I would imagine most people aren't sure what they want to do as a career for the rest of their lives when they come out of high school, university or whatever their last educational step might be. You can't know every possibility that is available to you, and you probably never will. I worked as an accountant, a teacher, a cinema usher, customer support and fruit & vegetable sales person. And those were all before I started my computer science degree. My point is that you won't always know what you are good at, what you find exciting or what you want to do for years and years, until you do it.

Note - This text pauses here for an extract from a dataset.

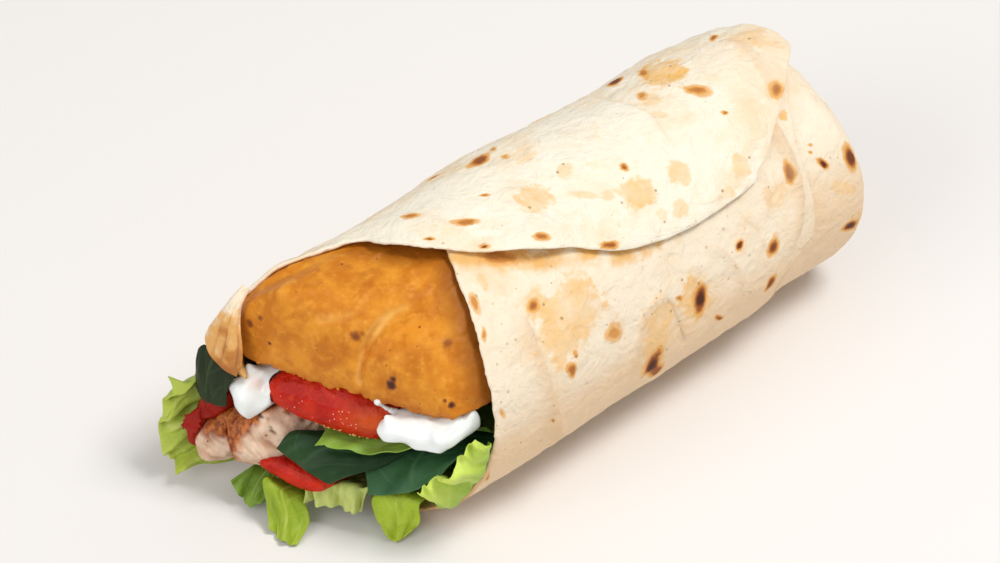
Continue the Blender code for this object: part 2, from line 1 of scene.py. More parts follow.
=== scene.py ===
# %% [markdown]
# # Dressing a filled tortilla wrap
# The part is a rolled flour tortilla, shut at one end. A crisp golden fillet, tomato, white sauce,
# grilled strips and salad leaves show at its open mouth. Its solids are already built, and they are
# what the physics uses. This lesson gives each of them the surface that the eye expects: toasted
# bread, fried crust, wet tomato and veined leaves.
# %% Load the solids
import math

import bpy
import numpy as np
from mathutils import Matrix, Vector, noise


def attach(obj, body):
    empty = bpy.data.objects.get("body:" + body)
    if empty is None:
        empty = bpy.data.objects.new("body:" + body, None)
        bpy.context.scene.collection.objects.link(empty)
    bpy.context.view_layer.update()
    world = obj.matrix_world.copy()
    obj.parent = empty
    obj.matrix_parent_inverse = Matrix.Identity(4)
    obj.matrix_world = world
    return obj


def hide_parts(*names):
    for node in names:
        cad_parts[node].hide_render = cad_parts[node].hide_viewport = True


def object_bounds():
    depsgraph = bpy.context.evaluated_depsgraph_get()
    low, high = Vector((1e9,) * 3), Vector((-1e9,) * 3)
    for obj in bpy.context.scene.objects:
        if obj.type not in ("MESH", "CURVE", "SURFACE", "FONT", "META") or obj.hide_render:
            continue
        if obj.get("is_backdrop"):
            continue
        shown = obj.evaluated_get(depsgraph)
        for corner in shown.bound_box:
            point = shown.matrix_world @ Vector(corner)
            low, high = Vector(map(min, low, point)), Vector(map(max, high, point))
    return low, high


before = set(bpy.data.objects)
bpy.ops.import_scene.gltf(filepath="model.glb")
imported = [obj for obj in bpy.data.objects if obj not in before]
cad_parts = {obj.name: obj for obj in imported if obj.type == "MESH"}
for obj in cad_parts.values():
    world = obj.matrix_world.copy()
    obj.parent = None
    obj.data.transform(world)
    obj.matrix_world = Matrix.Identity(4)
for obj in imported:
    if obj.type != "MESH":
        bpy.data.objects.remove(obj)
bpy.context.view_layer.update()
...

In this article I'll share some tips on finding your passion and making a living from it. Tips that have worked for me and that I still live by. Tips for using happiness as a career path, and not just as an occasional state of mind.
Do what you love
It is a cliche and you have probably heard the same advice from a hundred different people. "Do what you love and you will never hate your job". It isn't always as easy as that of course and I have had a number of jobs including fruit and vegetable sales person, accountants assistant, consultant, customer support and billing systems engineer, before I found what I really loved doing. Although I didn't love all those jobs on their own, I now acknowledge that they were all part of my journey to find the right work for me. Without those jobs, some more fun and interesting than others, I wouldn't have been where I am today.

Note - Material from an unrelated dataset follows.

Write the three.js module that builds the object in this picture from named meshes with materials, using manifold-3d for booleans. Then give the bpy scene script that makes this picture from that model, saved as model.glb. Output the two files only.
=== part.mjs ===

In fact I would bet that a lot of people aren't entirely sure what they really want to do and a lot of the time you won't associate what you love doing with a viable way to pay your bills. But it is possible, and often it isn't in exactly the way you anticipated.
Don't try and please everyone
I am, at heart, a people pleaser. I want everyone around me, everyone I deal with to have a positive outcome from my interactions. I thrive on making other peoples' day better. Putting a smile on their face is what makes me tick. As a career, this doesn't work. More than once I have found myself worse off and the other party has left with the same state of mind. If you go out of your way to please everyone, more often than not you will be on the losing team. People will learn that they can just ask you to do something and you will do it to make their day better. They rarely fully appreciate it.
Please don't read this as "you should never do anything nice for anyone", but instead apply some dosage of objectivity on the situation. And this leads me to...
Make every situation a win-win
In my opinion every transaction needs to provide value for all parties involved. There needs to be something in it for me, when I provide a service for example. The other party is getting my skills to provide a service, and I might get paid for my work, I might get a stake in the project, I might get goods, I might get exposure. Whatever it is, it is a win-win situation.
If you always look to get the most out of a situation for yourself, eventually people will learn that you don't have their best interest at heart and will stop dealing with you altogether. If you keep taking, eventually your "credit of goodwill" will run out and you have to top it back up to use it again.
On the contrary, if you always give, the same thing will happen. People will keep taking until you have nothing more to give, and then you will be completely spent. Making every situation a win for all parties makes everyone happy, regardless of the situation.
Grab every opportunity
You know what happens when you say "yes"? It echoes. No, it really does. When people know they can ask you for advice, help, services or anything else and you will say "yes" if the situation is right (win-win, remember?), they will come back with more and more opportunities. A good friend of mine always says "the harder I work, the luckier I get", which means he grabs the opportunities coming his way that he can. The more you put yourself forward, the more will come your way. That is just how the world works.
Work hard, but smile
Nothing beats hard work. The successful people I know are all incredibly hard workers. However, none of them complain about it. They smile. Smile at the opportunities, smile at the challenges, smile at the long hours. If you lead with a smile and happiness, the hard work becomes less taxing. I know it isn't always that simple to smile about everything, but it is incredibly contagious. If you smile, then everyone else smiles and the chemical processes in your body makes you feel better and everything improves from there.
Spreading happiness as a way of doing business makes a lot of sense, and it is the best way I can think of shaping your career. Sure there are nasty and unhappy successful people as well, but they aren't exactly making the world a better place to be. I am certainly not going to be one of them.